Chippewa Run: Dressed Up for Winter – Saturday, January 25 at 1:00 pm
Chippewa Run Natural Area in Empire is stunning in dressed up in snow! Join Conservancy Docents Lou Ricord and JoAnne Gerben for a brisk snowshoe: we’ll want to keep moving in the bracing weather, but we will be prepared to answer questions along the way about how animals and plants survive winter in this natural area’s many habitats. The hike will last about an hour. Bring your snowshoes, boots, hats, mittens and winter coats. Please note: Since the parking lot off M-22 will be snowbound, we’ll park and begin the hike at Empire’s recycling center on Fisher St off Lacore St.
DeYoung Snowshoe Hike – Saturday, February 15 at 2:00 pm
Join Conservancy Docents Dave Amos, Lou Ricord and JoAnne Gerben for a hike on the new uplands trails at the DeYoung Farm. This is a great trail for snow shoeing across fields and through woods, with a nice view of the farm and vista to the east. The hike will start and end at the parking spot off of Strang Road. The road is just a ¼ mile north and west of the DeYoung barn and parking is a similar distance once you’ve made the turn onto Strang.
Tracking Adventure at Kehl Lake Natural Area – Sunday, February 16 at 2:00 pm
Did you think nothing goes on in the wintertime in nature? Guess again. Join Conservancy Docents Ann McInnis, Ed Ketterer, and Peter Wolcott for a tracking adventure to discover the myriad wintertime activities of our resident wildlife at Kehl Lake. Read the stories told by tracks and traces, nibbles and nips, sounds and sights–to learn about wildlife survival strategies at this high quality Conservancy natural area. Snowshoes are be advisable if there is a lot of snow.
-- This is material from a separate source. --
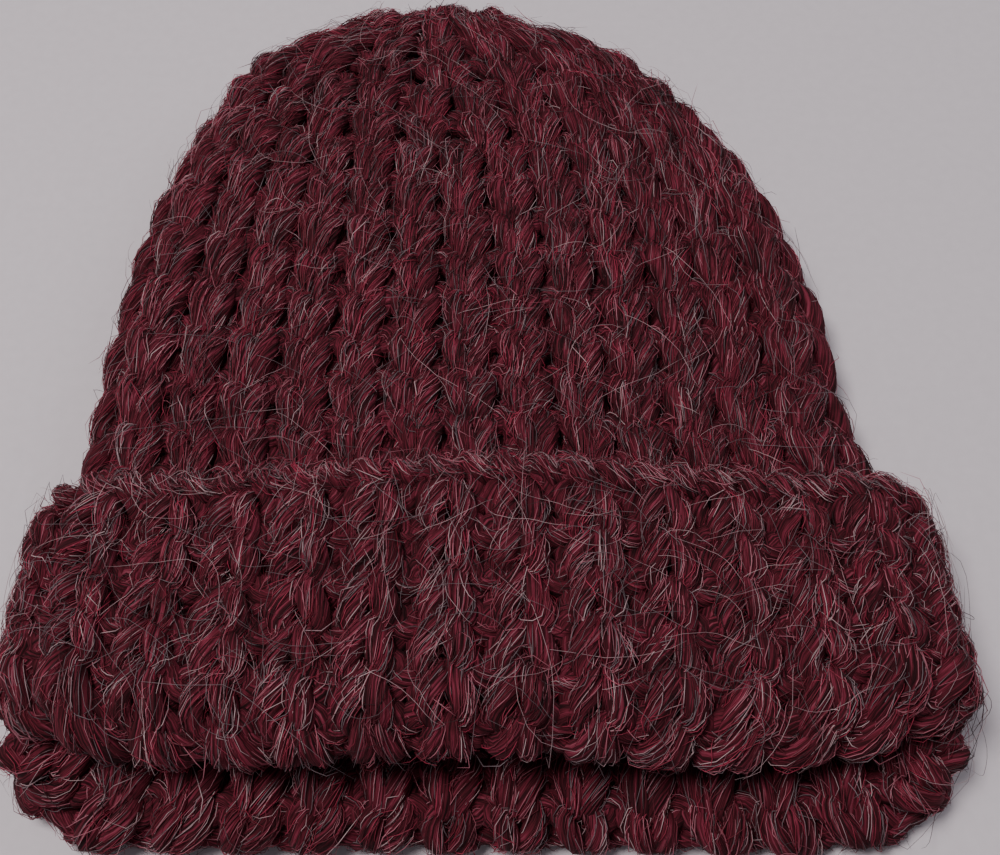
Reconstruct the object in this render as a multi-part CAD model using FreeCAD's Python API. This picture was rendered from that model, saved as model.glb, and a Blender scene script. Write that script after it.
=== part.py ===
import FreeCAD, Part
import math
import os

# A hand-knitted 1x1 rib cap with a turned-up cuff, lying on its back half.
# +X runs to the right, +Y from the mouth towards the crown, +Z up.
# The cap is one knitted tube. Each node is one zone of that tube, in knitting order.

# ---- driving dimensions, millimetres ----
FABRIC = 8.0            # thickness of the rib fabric, which is about one and a half yarns
YARN = 5.0              # the yarn where it is pulled tight
LAYER_GAP = 0.4         # air between the turned-up cuff and the wall behind it
PRESS = 0.8             # how far the soft underside is pressed flat by the floor

CUFF_HALF_AT_EDGE = 105.0    # outside half width at the cast-on edge
CUFF_HALF_AT_LIP = 110.0     # outside half width at the mouth
CUFF_SIDE_ROLL = 14.4        # bend radius of the cuff's side fold, mid fabric
WALL_SIDE_ROLL = 6.0         # the same for the wall nested inside it
CUFF_RISE = 6.0              # how much higher the front is at the middle than at its sides

LIP_Y = -112.6          # fold's tip, on the plane halfway up the cap
EDGE_Y = -56.0          # cast-on edge, on the same plane
EDGE_BEAD = 9.0         # length of the cast-on loops along the wale
TILT = 0.58             # the back half reaches further forward: Y gained per millimetre of height
LIP_BOW = 13.0          # how far the side folds draw the lip back
LIP_BOW_LIFT = 10.0     # how much more of that the front half has, and less the back half
EDGE_BOW = 3.0          # how far they draw the cast-on edge back

BODY_HALF = 95.0        # outside half width of the body at the cuff
BODY_SHIFT = 4.0        # the body comes out of the cuff this far to the left of its middle
BODY_START_Y = -42.6    # the body's outline is half an ellipse from here
BODY_END_Y = 122.4      # to here
BODY_SHOULDER = 2.6     # power of that outline: 2 is a true ellipse, more has wider shoulders
BODY_SIDE_ROLL = 8.0
BODY_RISE = 7.0
BODY_REACHES_FLOOR_Y = -14.6
SQUARE_Y = 21.4         # past this line the rounds stand square to the Y axis
CROWN_LEAN = 14.0       # the crown lies this much further to the left

RIB_END_Y = 39.0        # last straight round
DECREASE_END_Y = 84.0   # last round of the first decreases
TOP_END_Y = 109.4       # the last round of stitches before they are gathered
GATHER_Y = [110.9, 113.9, 116.7, 118.7, 119.9]

CLOSING_RING_RADIUS = 6.5
CLOSING_RING_Y = 113.9

# ---- what follows from them ----
HALF_FABRIC = FABRIC / 2
LAYER_STEP = FABRIC + LAYER_GAP
CUFF_LOW = HALF_FABRIC - PRESS
WALL_LOW = CUFF_LOW + LAYER_STEP
BODY_LOW = CUFF_LOW
FOLD_RADIUS = FABRIC + LAYER_GAP / 2
FOLD_Y = LIP_Y + FOLD_RADIUS
MIDDLE_Z = WALL_LOW + WALL_SIDE_ROLL

# The flattened tube is drawn through these places on its girth. Whole numbers are
# where straight and bent stretches meet: 0 back centre, 1 to 2 the right side fold,
# 3 front centre, 4 to 5 the left side fold, 6 back centre again.
STEPS = [(0, 1, 5), (1, 2, 8), (2, 4, 12), (4, 5, 8), (5, 6, 5)]
GIRTH = []
for first, last, count in STEPS:
    for index in range(count):
        GIRTH.append(first + (last - first) * index / count)


def blend(start, end, share):
    """Go smoothly from start to end as share goes from 0 to 1."""
    share = min(max(share, 0.0), 1.0)
    return start + (end - start) * share * share * (3 - 2 * share)


def girth_point(place, half_width, low, roll, rise):
    """X and Z of one place on the flattened tube's girth."""
    flat = half_width - roll
    if place < 1:
        return flat * place, low
    if place < 2:
        bend = math.pi * (place - 1)
        return flat + roll * math.sin(bend), low + roll * (1 - math.cos(bend))
    if place <= 4:
        across = 3 - place
        return flat * across, low + 2 * roll + rise * math.cos(math.pi * across / 2) ** 2
    if place < 5:
        bend = math.pi * (place - 4)
        return -flat - roll * math.sin(bend), low + roll * (1 + math.cos(bend))
    return flat * (place - 6), low


def settle(x, z, half_width, y, lean=0.0):
    """Put a girth point in space: tilted and bowed near the mouth, square near the crown."""
    slack = 1 - blend(0, 1, (y - EDGE_Y) / (SQUARE_Y - EDGE_Y))
    from_lip = min((y - LIP_Y) / (EDGE_Y - LIP_Y), 1.0)
    bow = LIP_BOW + (EDGE_BOW - LIP_BOW) * from_lip
    bow += LIP_BOW_LIFT * (1 - from_lip) * (z - MIDDLE_Z) / MIDDLE_Z
    shift = slack * (TILT * (z - MIDDLE_Z) + bow * (abs(x) / half_width) ** 4)
    return FreeCAD.Vector(x - lean, y + shift, z)


def cuff_point(place, y, offset):
    """A point of the turned-up layer, offset outwards from the middle of the fabric."""
    share = (y - LIP_Y) / (EDGE_Y - LIP_Y)
    half = CUFF_HALF_AT_LIP + (CUFF_HALF_AT_EDGE - CUFF_HALF_AT_LIP) * share
    half = half - HALF_FABRIC + offset
    x, z = girth_point(place, half, CUFF_LOW - offset, CUFF_SIDE_ROLL + offset, CUFF_RISE)
    return settle(x, z, half, y)


def body_shape(y):
    """Half width, lowest height, side roll, rise and lean of the body, mid fabric."""
    along = max(y - BODY_START_Y, 0) / (BODY_END_Y - BODY_START_Y)
    ellipse = BODY_HALF * math.sqrt(max(1 - along ** BODY_SHOULDER, 0)) - HALF_FABRIC
    share = (y - LIP_Y) / (EDGE_Y - LIP_Y)
    nested = CUFF_HALF_AT_LIP + (CUFF_HALF_AT_EDGE - CUFF_HALF_AT_LIP) * share
    nested = nested - HALF_FABRIC - LAYER_STEP
    leaving = (y - EDGE_Y) / (BODY_REACHES_FLOOR_Y - EDGE_Y)
    half = blend(nested, ellipse, leaving)
    low = blend(WALL_LOW, BODY_LOW, leaving)
    roll = blend(WALL_SIDE_ROLL, BODY_SIDE_ROLL, leaving)
    rise = blend(CUFF_RISE, BODY_RISE, leaving)
    rise = blend(rise, 0.0, (y - RIB_END_Y) / (TOP_END_Y - RIB_END_Y))
    lean = blend(0.0, BODY_SHIFT, leaving) + CROWN_LEAN * (max(y, 0) / BODY_END_Y) ** 2
    return half, low, roll, rise, lean


def body_point(place, y, offset):
    """A point of the wall behind the cuff, of the body or of the crown."""
    half, low, roll, rise, lean = body_shape(y)
    half = half + offset
    x, z = girth_point(place, half, low - offset, roll + offset, rise)
    return settle(x, z, half, y, lean)


def smooth_edge(points):
    curve = Part.BSplineCurve()
    curve.interpolate(points)
    return curve.toShape()


def band(slices):
    """Join the slices, one for each place on the girth, into a closed ring of fabric."""
    ring = Part.makeLoft(slices, True, True, True)
    floor = Part.makeBox(400, 400, 20, FreeCAD.Vector(-200, -200, -20))
    return ring.cut(floor)


def wale_slice(point, place, start, end, count):
    """Outline of the fabric at one place on the girth, from Y start to Y end."""
    rows = [start + (end - start) * index / count for index in range(count + 1)]
    outside = [point(place, y, HALF_FABRIC) for y in rows]
    inside = [point(place, y, -HALF_FABRIC) for y in reversed(rows)]
    edges = [smooth_edge(outside)]
    edges.append(Part.makeLine(outside[-1], inside[0]))
    edges.append(smooth_edge(inside))
    edges.append(Part.makeLine(inside[-1], outside[0]))
    return Part.Wire(edges)


def rounded_end(outer, inner, reach):
    """Points of a half round from outer to inner that reaches out along Y."""
    centre = (outer + inner) * 0.5
    spoke = (outer - inner) * 0.5
    points = []
    for step in range(9):
        angle = math.pi * step / 8
        out = FreeCAD.Vector(0, reach * math.sin(angle), 0)
        points.append(centre + spoke * math.cos(angle) + out)
    return points


def bead_slice(place):
    """The cast-on loops: the end of the fabric, rounded off."""
    root = EDGE_Y - EDGE_BEAD
    tip = EDGE_Y - HALF_FABRIC
    outside = [cuff_point(place, root, HALF_FABRIC), cuff_point(place, tip, HALF_FABRIC)]
    inside = [cuff_point(place, tip, -HALF_FABRIC), cuff_point(place, root, -HALF_FABRIC)]
    edges = [Part.makeLine(outside[0], outside[1])]
    edges.append(smooth_edge(rounded_end(outside[1], inside[0], HALF_FABRIC)))
    edges.append(Part.makeLine(inside[0], inside[1]))
    edges.append(Part.makeLine(inside[1], outside[0]))
    return Part.Wire(edges)


def fold_slice(place):
    """The lip: the fabric bent back on itself, outside layer to inside layer."""
    outer = cuff_point(place, FOLD_Y, HALF_FABRIC)
    under_cuff = cuff_point(place, FOLD_Y, -HALF_FABRIC)
    on_wall = body_point(place, FOLD_Y, HALF_FABRIC)
    inner = body_point(place, FOLD_Y, -HALF_FABRIC)
    edges = [smooth_edge(rounded_end(outer, inner, -FOLD_RADIUS))]
    edges.append(Part.makeLine(inner, on_wall))
    edges.append(Part.makeLine(on_wall, under_cuff))
    edges.append(Part.makeLine(under_cuff, outer))
    return Part.Wire(edges)


def gather():
    """The last stitches, drawn together into a soft knob that closes the crown."""
    girths = []
    for step, y in enumerate([TOP_END_Y] + GATHER_Y):
        half, low, roll, rise, lean = body_shape(y)
        shrink = max(step - 2, 0) * 1.6
        half = max(half, roll + 1.0)
        points = []
        for place in GIRTH:
            x, z = girth_point(place, half + HALF_FABRIC - shrink, low - HALF_FABRIC + shrink,
                               roll + HALF_FABRIC - shrink, rise)
            points.append(FreeCAD.Vector(x - lean, y, z))
        girths.append(Part.makePolygon(points + [points[0]]))
    knob = Part.makeLoft(girths, True, True)
    floor = Part.makeBox(400, 400, 20, FreeCAD.Vector(-200, -200, -20))
    return knob.cut(floor)


def closing_ring():
    """The yarn end, threaded through the last stitches and pulled up."""
    half, low, roll, rise, lean = body_shape(CLOSING_RING_Y)
    centre = FreeCAD.Vector(-lean, CLOSING_RING_Y, low + roll)
    return Part.makeTorus(CLOSING_RING_RADIUS, YARN / 2, centre, FreeCAD.Vector(0, 1, 0))


def closing_end():
    """The rest of that end, woven in along the inside of the back half."""
    half, low, roll, rise, lean = body_shape(TOP_END_Y)
    resting = BODY_LOW + HALF_FABRIC + YARN / 2 + 0.2
    start = FreeCAD.Vector(-lean, TOP_END_Y, resting)
    turn_in = FreeCAD.Vector(-lean, TOP_END_Y - 16, resting)
    turn_mid = FreeCAD.Vector(-lean + 4, TOP_END_Y - 27, resting)
    turn_out = FreeCAD.Vector(-lean + 14, TOP_END_Y - 33, resting)
    end = FreeCAD.Vector(-lean + 30, TOP_END_Y - 37, resting)
    route = [Part.LineSegment(start, turn_in).toShape()]
    route.append(Part.Arc(turn_in, turn_mid, turn_out).toShape())
    route.append(Part.LineSegment(turn_out, end).toShape())
    section = Part.Wire(Part.makeCircle(YARN / 2, start, FreeCAD.Vector(0, -1, 0)))
    return Part.Wire(route).makePipeShell([section], True, False)


def fabric_band(point, start, end, count):
    return band([wale_slice(point, place, start, end, count) for place in GIRTH])


ring = closing_ring()
tail = closing_end()

NODES = {
    "cast_on_edge": band([bead_slice(place) for place in GIRTH]),
    "cuff_turn_up": fabric_band(cuff_point, FOLD_Y, EDGE_Y - EDGE_BEAD, 3),
    "cuff_fold": band([fold_slice(place) for place in GIRTH]),
    "cuff_inner_wall": fabric_band(body_point, FOLD_Y, EDGE_Y, 3),
    "body_rib": fabric_band(body_point, EDGE_Y, RIB_END_Y, 8),
    "crown_decreases": fabric_band(body_point, RIB_END_Y, DECREASE_END_Y, 5),
    "crown_top_rounds": fabric_band(body_point, DECREASE_END_Y, TOP_END_Y, 5),
    "crown_gather": gather().cut(ring),
    "closing_yarn": ring,
    "closing_end": tail,
}

os.makedirs("parts", exist_ok=True)
for name, shape in NODES.items():
    shape.exportStep("parts/" + name + ".step")
    box = shape.BoundBox
    print(name, "valid" if shape.isValid() else "NOT VALID", len(shape.Solids), "solid(s)",
          round(shape.Volume), "mm3", "X", round(box.XMin, 1), round(box.XMax, 1),
          "Y", round(box.YMin, 1), round(box.YMax, 1), "Z", round(box.ZMin, 1), round(box.ZMax, 1))
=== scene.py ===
# %% [markdown]
# # A hand-knitted rib cap with a turned-up cuff
#
# The real cap is one length of bulky, hairy yarn, knitted round and round into a tube.
# The brim is turned up once, the crown is pulled shut with the yarn's end, and the cap
# lies flat on its back half. Nothing in it is a solid wall: what the eye sees is yarn.
# So the fabric is made here as yarn too, one closed loop of yarn for each knitted round,
# instead of a smooth shell with a knit pattern painted on it. A painted pattern would look
# flat at the cuff's edge, at the lip and in the furrows between the ribs.

import math

import bmesh
import bpy
import numpy as np
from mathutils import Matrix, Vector


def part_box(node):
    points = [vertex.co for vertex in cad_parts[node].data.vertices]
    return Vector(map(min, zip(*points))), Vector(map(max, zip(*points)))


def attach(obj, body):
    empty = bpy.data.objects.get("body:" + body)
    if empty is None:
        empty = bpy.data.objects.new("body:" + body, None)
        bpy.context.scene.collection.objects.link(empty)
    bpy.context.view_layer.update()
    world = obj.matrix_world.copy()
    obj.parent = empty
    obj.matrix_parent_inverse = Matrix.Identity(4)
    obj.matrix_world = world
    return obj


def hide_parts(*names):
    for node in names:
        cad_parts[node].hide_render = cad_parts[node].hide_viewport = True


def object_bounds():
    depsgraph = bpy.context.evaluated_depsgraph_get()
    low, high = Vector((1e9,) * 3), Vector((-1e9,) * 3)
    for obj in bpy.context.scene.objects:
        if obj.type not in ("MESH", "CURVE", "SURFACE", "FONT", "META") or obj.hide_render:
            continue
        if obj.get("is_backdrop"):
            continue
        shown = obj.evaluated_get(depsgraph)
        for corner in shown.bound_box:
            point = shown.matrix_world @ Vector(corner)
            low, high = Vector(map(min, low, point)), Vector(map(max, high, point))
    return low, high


MM = 0.001
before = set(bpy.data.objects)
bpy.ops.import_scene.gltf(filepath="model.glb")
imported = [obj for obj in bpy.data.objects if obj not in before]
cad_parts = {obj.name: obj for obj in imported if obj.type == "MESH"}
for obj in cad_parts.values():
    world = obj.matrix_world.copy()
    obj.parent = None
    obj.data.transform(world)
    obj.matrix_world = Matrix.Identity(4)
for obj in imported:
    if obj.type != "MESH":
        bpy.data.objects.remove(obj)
cad_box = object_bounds()


def box_mm(node):
    """Lowest and highest corner of a frame node, in millimetres."""
    low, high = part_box(node)
    return Vector(low) / MM, Vector(high) / MM


print("frame nodes:", ", ".join(sorted(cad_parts)))

# %% [markdown]
# ## Camera, floor and light
#
# The cap is seen from above the mouth, from close by, so the cuff looks larger than the
# crown. A short distance with a normal lens gives that perspective. The floor is a plain
# pale sheet, and two large soft lamps with a dim sky light it, as under a cloudy window.

# %% Camera
CAMERA_ELEVATION = math.radians(63)
CAMERA_DISTANCE = 0.300
LENS_MM = 44.3
LOOK_AT = Vector((0.0035, -0.0226, 0.020))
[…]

Houdek Dunes Winter Wonderland – Saturday, February 22 at 1:00 pm
Snap on your snowshoes and head for the hills — the hills of Houdek Dunes, that is! Join us as we enjoy the beauties of a winter wonderland along the paths of Houdek Dunes. See how the snows and winds of winter sculpt the trees and surrounding hills onto an intricate canvas of seasonal forms and colors. The hike will last between 90 minutes and two hours and will include a hilly walk. Join Conservancy Docents Judy Hoeffler, Sharon Oriel and Janet Ward for this hike.